--- start DATASET ---
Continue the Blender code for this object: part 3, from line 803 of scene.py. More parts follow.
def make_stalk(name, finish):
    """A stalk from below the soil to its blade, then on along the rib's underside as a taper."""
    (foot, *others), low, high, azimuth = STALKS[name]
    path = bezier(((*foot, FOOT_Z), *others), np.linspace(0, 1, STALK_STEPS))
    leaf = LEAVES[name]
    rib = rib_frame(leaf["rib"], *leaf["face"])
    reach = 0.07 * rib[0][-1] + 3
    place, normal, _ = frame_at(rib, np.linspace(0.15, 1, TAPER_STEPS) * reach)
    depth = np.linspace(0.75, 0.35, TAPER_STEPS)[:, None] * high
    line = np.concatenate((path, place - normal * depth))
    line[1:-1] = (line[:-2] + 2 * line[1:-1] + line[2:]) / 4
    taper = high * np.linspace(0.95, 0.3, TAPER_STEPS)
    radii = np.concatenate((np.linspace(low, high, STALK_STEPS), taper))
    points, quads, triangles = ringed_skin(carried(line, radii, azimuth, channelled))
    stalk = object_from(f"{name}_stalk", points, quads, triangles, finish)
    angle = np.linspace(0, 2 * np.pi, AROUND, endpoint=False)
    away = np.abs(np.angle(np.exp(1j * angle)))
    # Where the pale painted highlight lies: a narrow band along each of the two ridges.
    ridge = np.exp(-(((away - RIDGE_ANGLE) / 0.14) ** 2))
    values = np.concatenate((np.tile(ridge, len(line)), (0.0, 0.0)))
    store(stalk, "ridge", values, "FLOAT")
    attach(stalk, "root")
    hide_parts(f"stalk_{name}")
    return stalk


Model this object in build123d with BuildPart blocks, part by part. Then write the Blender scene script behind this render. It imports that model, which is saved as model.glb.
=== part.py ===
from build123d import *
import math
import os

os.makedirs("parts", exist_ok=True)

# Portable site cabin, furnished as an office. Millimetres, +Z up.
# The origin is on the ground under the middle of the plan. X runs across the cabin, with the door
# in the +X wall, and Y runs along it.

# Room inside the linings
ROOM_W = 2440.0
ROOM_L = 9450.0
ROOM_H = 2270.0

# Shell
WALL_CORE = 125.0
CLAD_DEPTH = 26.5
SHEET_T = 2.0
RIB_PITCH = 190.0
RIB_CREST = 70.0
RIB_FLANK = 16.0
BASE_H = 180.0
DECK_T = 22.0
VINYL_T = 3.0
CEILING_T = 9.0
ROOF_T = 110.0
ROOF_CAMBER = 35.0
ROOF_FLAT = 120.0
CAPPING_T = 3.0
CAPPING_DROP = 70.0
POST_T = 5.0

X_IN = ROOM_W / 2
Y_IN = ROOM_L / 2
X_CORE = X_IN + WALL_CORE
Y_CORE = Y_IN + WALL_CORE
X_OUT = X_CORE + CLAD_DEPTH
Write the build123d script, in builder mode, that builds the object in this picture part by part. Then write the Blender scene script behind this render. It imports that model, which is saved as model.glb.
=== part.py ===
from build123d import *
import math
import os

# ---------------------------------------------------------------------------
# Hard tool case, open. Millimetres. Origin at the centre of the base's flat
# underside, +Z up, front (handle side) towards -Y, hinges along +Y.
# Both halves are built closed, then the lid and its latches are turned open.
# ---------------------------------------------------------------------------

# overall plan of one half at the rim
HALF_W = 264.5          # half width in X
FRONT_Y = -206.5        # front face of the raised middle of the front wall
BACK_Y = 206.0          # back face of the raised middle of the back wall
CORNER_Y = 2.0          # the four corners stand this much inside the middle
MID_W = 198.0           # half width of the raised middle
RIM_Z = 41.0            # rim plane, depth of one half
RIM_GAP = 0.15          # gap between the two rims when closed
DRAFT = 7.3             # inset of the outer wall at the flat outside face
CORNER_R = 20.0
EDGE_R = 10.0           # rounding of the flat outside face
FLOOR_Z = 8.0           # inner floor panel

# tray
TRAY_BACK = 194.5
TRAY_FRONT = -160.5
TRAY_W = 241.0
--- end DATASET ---
[REQUEST] Make an exact copy of the data above.

[THE OUTPUT]
Continue the Blender code for this object: part 3, from line 803 of scene.py. More parts follow.
def make_stalk(name, finish):
    """A stalk from below the soil to its blade, then on along the rib's underside as a taper."""
    (foot, *others), low, high, azimuth = STALKS[name]
    path = bezier(((*foot, FOOT_Z), *others), np.linspace(0, 1, STALK_STEPS))
    leaf = LEAVES[name]
    rib = rib_frame(leaf["rib"], *leaf["face"])
    reach = 0.07 * rib[0][-1] + 3
    place, normal, _ = frame_at(rib, np.linspace(0.15, 1, TAPER_STEPS) * reach)
    depth = np.linspace(0.75, 0.35, TAPER_STEPS)[:, None] * high
    line = np.concatenate((path, place - normal * depth))
    line[1:-1] = (line[:-2] + 2 * line[1:-1] + line[2:]) / 4
    taper = high * np.linspace(0.95, 0.3, TAPER_STEPS)
    radii = np.concatenate((np.linspace(low, high, STALK_STEPS), taper))
    points, quads, triangles = ringed_skin(carried(line, radii, azimuth, channelled))
    stalk = object_from(f"{name}_stalk", points, quads, triangles, finish)
    angle = np.linspace(0, 2 * np.pi, AROUND, endpoint=False)
    away = np.abs(np.angle(np.exp(1j * angle)))
    # Where the pale painted highlight lies: a narrow band along each of the two ridges.
    ridge = np.exp(-(((away - RIDGE_ANGLE) / 0.14) ** 2))
    values = np.concatenate((np.tile(ridge, len(line)), (0.0, 0.0)))
    store(stalk, "ridge", values, "FLOAT")
    attach(stalk, "root")
    hide_parts(f"stalk_{name}")
    return stalk


Model this object in build123d with BuildPart blocks, part by part. Then write the Blender scene script behind this render. It imports that model, which is saved as model.glb.
=== part.py ===
from build123d import *
import math
import os

os.makedirs("parts", exist_ok=True)

# Portable site cabin, furnished as an office. Millimetres, +Z up.
# The origin is on the ground under the middle of the plan. X runs across the cabin, with the door
# in the +X wall, and Y runs along it.

# Room inside the linings
ROOM_W = 2440.0
ROOM_L = 9450.0
ROOM_H = 2270.0

# Shell
WALL_CORE = 125.0
CLAD_DEPTH = 26.5
SHEET_T = 2.0
RIB_PITCH = 190.0
RIB_CREST = 70.0
RIB_FLANK = 16.0
BASE_H = 180.0
DECK_T = 22.0
VINYL_T = 3.0
CEILING_T = 9.0
ROOF_T = 110.0
ROOF_CAMBER = 35.0
ROOF_FLAT = 120.0
CAPPING_T = 3.0
CAPPING_DROP = 70.0
POST_T = 5.0

X_IN = ROOM_W / 2
Y_IN = ROOM_L / 2
X_CORE = X_IN + WALL_CORE
Y_CORE = Y_IN + WALL_CORE
X_OUT = X_CORE + CLAD_DEPTH
Write the build123d script, in builder mode, that builds the object in this picture part by part. Then write the Blender scene script behind this render. It imports that model, which is saved as model.glb.
=== part.py ===
from build123d import *
import math
import os

# ---------------------------------------------------------------------------
# Hard tool case, open. Millimetres. Origin at the centre of the base's flat
# underside, +Z up, front (handle side) towards -Y, hinges along +Y.
# Both halves are built closed, then the lid and its latches are turned open.
# ---------------------------------------------------------------------------

# overall plan of one half at the rim
HALF_W = 264.5          # half width in X
FRONT_Y = -206.5        # front face of the raised middle of the front wall
BACK_Y = 206.0          # back face of the raised middle of the back wall
CORNER_Y = 2.0          # the four corners stand this much inside the middle
MID_W = 198.0           # half width of the raised middle
RIM_Z = 41.0            # rim plane, depth of one half
RIM_GAP = 0.15          # gap between the two rims when closed
DRAFT = 7.3             # inset of the outer wall at the flat outside face
CORNER_R = 20.0
EDGE_R = 10.0           # rounding of the flat outside face
FLOOR_Z = 8.0           # inner floor panel

# tray
TRAY_BACK = 194.5
TRAY_FRONT = -160.5
TRAY_W = 241.0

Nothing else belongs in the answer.